The Fed’s job is to bring supply and demand into better balance and this will happen with the central bank’s benchmark interest rate is high enough to return inflation to the central bank’s 2% target, Bostic said, in an essay posted on his regional bank’s website.

“We are not there now, and so I anticipate that more rate hikes will be needed,” Bostic said.

How will he know when the Fed’s benchmark rate is close to being sufficiently restrictive?

“I will need to see indicators of broad-based easing of inflation,” Bostic said.

Already, there are “glimmers of hope” on inflation, Bostic said, noting goods prices have slowed in the last three months, according to the Fed’s favorite personal consumption expenditure price index.

“We will need to see increases in services prices slow too.
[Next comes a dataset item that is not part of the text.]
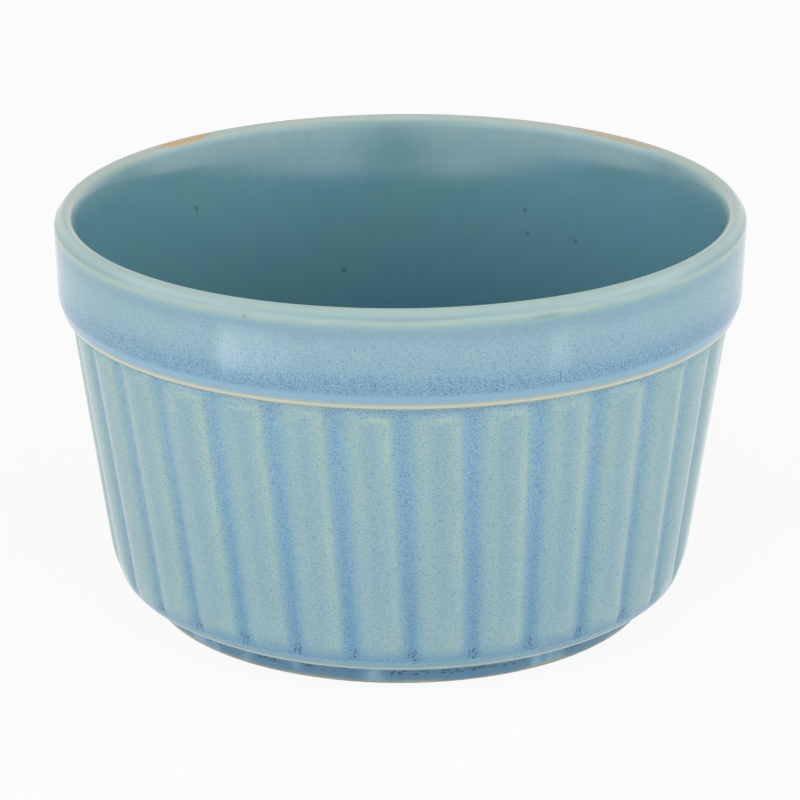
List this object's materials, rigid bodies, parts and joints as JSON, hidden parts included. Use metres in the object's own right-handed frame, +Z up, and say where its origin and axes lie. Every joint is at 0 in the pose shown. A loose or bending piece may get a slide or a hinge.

So far, we haven’t,” Bostic said.

It will take some cooling of the labor market to easing pressure on services prices, he said.

Earlier this month, the Fed approved a fourth-straight jumbo 0.75 percentage point rate increase, bringing its benchmark rate to a range of 3.75%-4%. That rate was close to zero in March.

Bostic said this tighter policy has not yet constrained business activity enough “to seriously dent inflation.”

But Fed interest-rate policy acts with a “lag” between the hikes and their impact on the economy. So, the full impact on inflation from this rapid pace of hikes won’t be seen for months, Bostic said.

So the Fed will need to calibrate future policy moves with this lag in mind.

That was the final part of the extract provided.